> [REQUIREMENT]: Begin at the first line and end at the line containing "the whole footprint.". Extract exactly those lines.

> [GIVEN ENTRIES]:
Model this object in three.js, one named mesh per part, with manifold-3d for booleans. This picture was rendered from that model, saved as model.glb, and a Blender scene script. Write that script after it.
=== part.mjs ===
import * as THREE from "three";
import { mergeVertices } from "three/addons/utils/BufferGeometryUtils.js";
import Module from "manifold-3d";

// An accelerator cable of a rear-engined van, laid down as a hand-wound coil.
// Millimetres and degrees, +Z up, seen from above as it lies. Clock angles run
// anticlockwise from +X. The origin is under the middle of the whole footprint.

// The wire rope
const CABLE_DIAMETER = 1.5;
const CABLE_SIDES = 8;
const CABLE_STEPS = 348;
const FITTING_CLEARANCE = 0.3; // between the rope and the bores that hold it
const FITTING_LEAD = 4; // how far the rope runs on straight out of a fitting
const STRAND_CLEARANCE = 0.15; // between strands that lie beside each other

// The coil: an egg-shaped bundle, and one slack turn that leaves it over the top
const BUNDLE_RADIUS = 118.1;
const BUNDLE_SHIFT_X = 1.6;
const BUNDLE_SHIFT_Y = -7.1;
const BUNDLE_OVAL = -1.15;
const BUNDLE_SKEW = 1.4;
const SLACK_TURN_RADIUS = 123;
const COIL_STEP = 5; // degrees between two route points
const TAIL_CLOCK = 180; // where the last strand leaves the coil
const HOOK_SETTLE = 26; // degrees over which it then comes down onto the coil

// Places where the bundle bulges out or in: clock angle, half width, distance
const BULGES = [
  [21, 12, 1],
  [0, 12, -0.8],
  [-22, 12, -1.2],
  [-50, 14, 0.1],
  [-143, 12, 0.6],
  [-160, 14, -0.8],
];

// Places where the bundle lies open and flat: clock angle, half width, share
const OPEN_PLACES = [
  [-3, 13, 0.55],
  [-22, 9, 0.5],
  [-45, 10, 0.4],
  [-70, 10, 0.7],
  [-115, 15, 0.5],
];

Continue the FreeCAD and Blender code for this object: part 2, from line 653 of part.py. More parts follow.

> [RESULT FOR THIS EXERCISE]:
Model this object in three.js, one named mesh per part, with manifold-3d for booleans. This picture was rendered from that model, saved as model.glb, and a Blender scene script. Write that script after it.
=== part.mjs ===
import * as THREE from "three";
import { mergeVertices } from "three/addons/utils/BufferGeometryUtils.js";
import Module from "manifold-3d";

// An accelerator cable of a rear-engined van, laid down as a hand-wound coil.
// Millimetres and degrees, +Z up, seen from above as it lies. Clock angles run
// anticlockwise from +X. The origin is under the middle of the whole footprint.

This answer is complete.